In the media

Diamondcorp goes hunting Kimberlites in big game country

18 November 2009

Source: Minesite.com

Author: Alastair Ford

One drill hole does not make a mine, but all great projects have to start somewhere. Results have just come back from the initial drillhole that Diamondcorp has sunk into its J1 kimberlite target in Botswana, and so far so good. The drilling intersected kimberlite from a depth of 17 metres all the way down to the bottom of the hole at 340 metres. The rig has now moved 200 metres across to the other side of the 10 hectare geophysical anomaly, and results from the current work will be out next week. So things are moving pretty fast at J1, all told, but only after a long hiatus.

In fact it was back in the early 1980s that work first got underway at J1, which at that stage was still locked firmly inside the De Beers portfolio. De Beers drilled a couple of holes to 50 metres, but was then sidetracked once and for all by ongoing work at its nearby J2 project. J2 ended up becoming the Jwaneng mine, one of the largest diamond producers in the world, and with that on its plate, operations at J1 just sort of slipped down the “to do” list. By the time it had made it back to the top of the pile, De Beers had already said goodbye under ‘use it or lose it’ legislation.

For fans of nearology, the successful drilling of a 300 metre-plus kimberlite just eight kilometres south of Jwaneng will surely be of interest, notwithstanding the long odds on any kimberlite being both diamondiferous and economic. “It’s the first one. It’s a great result from the first hole”, says Paul Loudon, Diamondcorp’s chief executive. “One hole doesn’t make a good deposit, but it’s a good start”.
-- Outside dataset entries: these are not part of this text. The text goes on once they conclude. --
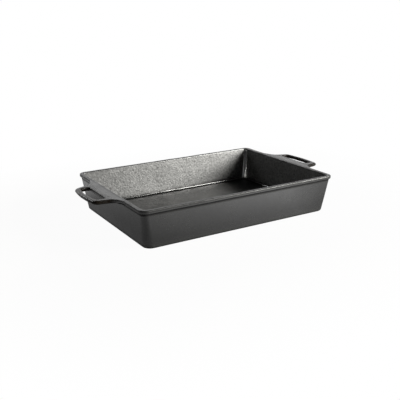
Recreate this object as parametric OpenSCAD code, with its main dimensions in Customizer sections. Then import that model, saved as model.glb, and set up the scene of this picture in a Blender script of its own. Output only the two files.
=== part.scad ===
// Cast iron casserole pan with two loop handles, in millimetres.
// The origin is the middle of the base, on the table. X runs along the pan and
// through both handles, Y runs across it, and Z is up.
//
// The real pan is one casting. Its regions are modelled here as separate solids
// that meet face to face: the floor, four walls, four corners, the rim and two
// handles. All of them are worked out from one upright profile of the end wall,
// so the regions share their sizes and their faces.

/* [Pan] */
// Length of the pan over its rim, without the handles
pan_l = 343; // [300:1:420]
// Width of the pan over its rim
pan_w = 244; // [200:1:290]
// Height from the table to the top of the rim
pan_h = 60.5; // [48:0.5:90]
// Lean of the walls, in degrees outwards as they rise
wall_lean = 6.8; // [4:0.1:10]
// Thickness of the walls, measured level
wall_t = 4.3; // [3.4:0.1:6]
// Thickness of the floor
floor_t = 3.8; // [3.2:0.1:7]

/* [Corners] */
// Corner radius of the rim, seen from above
rim_corner_r = 11.5; // [9.5:0.1:20]
// Corner radius of the base, seen from above
base_corner_r = 13; // [10.5:0.1:24]
// Rounding under the edge of the base
base_edge_r = 3.5; // [2:0.1:4.2]
// Fillet inside, where the walls meet the floor
floor_fillet_r = 2.6; // [2:0.1:5]

/* [Rim] */
// How far the lip stands out past the wall
lip_out = 2.3; // [1.9:0.1:4]
// Height of the lip
lip_h = 4.9; // [4:0.1:6]
// Rounding of the two top edges of the rim
lip_edge_r = 1.4; // [0.8:0.1:1.8]
// Rounding of the lower edge of the lip
lip_under_r = 0.7; // [0.4:0.1:0.9]
// Cove between the lip and the wall below it
cove_r = 1.1; // [0.6:0.1:1.3]

/* [Handles] */
// How far each handle reaches out past the rim
handle_reach = 39.5; // [32:0.5:55]
// Width of a handle where it leaves the rim, with its flares
handle_root_w = 138; // [115:1:170]
// Concave radius that flares a handle into the rim
handle_flare_r = 24; // [18:0.5:30]
// Angle of a handle's flanks to the X axis, in degrees
flank_angle = 15; // [8:0.5:22]
// Radius of a handle's outer corners
handle_corner_r = 11; // [8:0.5:16]
// Radius of the bow of a handle's outer edge
handle_bow_r = 200; // [150:5:300]
// Thickness of a handle
handle_t = 6.2; // [5.6:0.1:9]
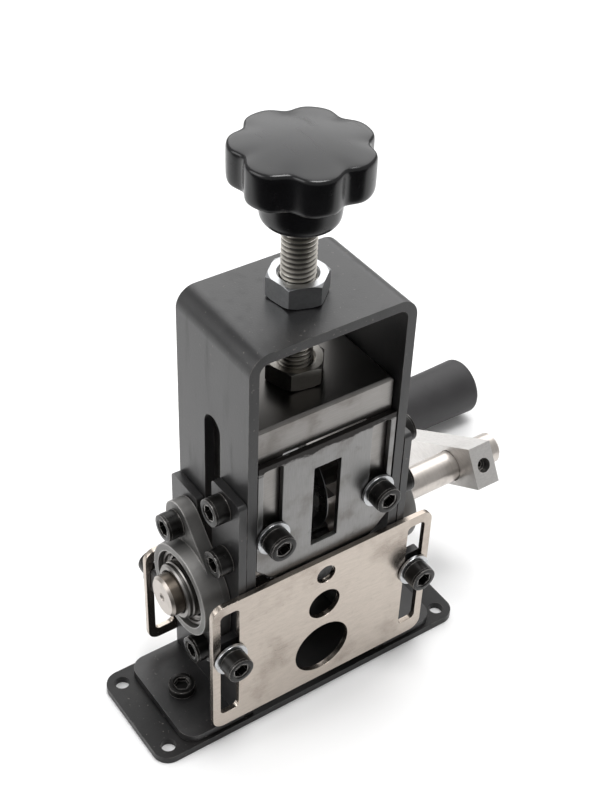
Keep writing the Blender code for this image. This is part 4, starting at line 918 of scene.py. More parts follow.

Once the results of the second hole come in next week it ought to be possible to infer what sort of volumes of kimberlite rock J1 may contain. If the second hole shows kimberlite down to similar sorts of depths, then Paul speculates there could be around 50 million tonnes. But, speaking as a man who’s had to roll with the punches as the credit crunch intensified, Paul is fairly sanguine about the possibilities of failure too. “If we don’t get an economic grade we move on”, he says, simple as that.

Diamondcorp has earn-in rights to a Botswana exploration portfolio containing at total of nine identified kimberlites, of which J1 is considered to be the lead target. The historic De Beers work seemed to indicate that a grade of as much as 35 carats per hundred tonnes (cpht), might be obtainable from the project, although that assessment was based only on drilling to a depth of 50 metres. However, Paul reckons that if stones at J1 came in as having a similar carat value to those at Jwaneng, which is widely recognised as the source of the world’s most valuable diamonds, then anything better than a grade of 10 cpht would be economic. No wonder he says that the work at J1 is “potentially very exciting”.

Meanwhile, in South Africa, Diamondcorp’s Lace project remains on care and maintenance, and, says Paul, “it will stay that way until such time as we can raise more money to fund development”. One reason for pushing ahead with work on J1 at this time is that any exploration success would reflect well on the company’s share price, especially in the current diamond market, in which, as Petra Diamonds recently reported, prices have been improving markedly. A nice boost to Diamondcorp’s bombed out shares ahead of any potential raise for a restart at Lace would be welcome indeed.

Paul is quite candid about this. “The price that we can finance at will in some way be determined by the Botswana drilling”, he says. But if that makes it sound as if the company is holding itself up as a hostage to fortune, there’s plenty running in Lace’s favour right now. “It’s a 25 year diamond resources economic at current prices”, says Paul succinctly. “We just need development capital”. Skipping lightly over the fact that a certain section of the resource didn’t live up to expectations, it’s by and large true to say that Lace was scuppered by the collapse in diamond prices in 2008. At that stage it was on track to re-start production, but never quite made it.

Financing the restart of a small diamond project was unlikely to make anybody emerge from the trenches as 2008 came to a close. Financing one that was experiencing certain technical complications looked like being a near impossibility. But Diamondcorp’s directors are no strangers to capital markets. They cut their cloth accordingly, surviving on small raisings, and looking to the future with the new exploration portfolio. With the diamond market at last showing signs of recovering its poise, it’s possible that Diamondcorp will emerge into 2010 as a company with not one, but two viable projects on the go. You never know.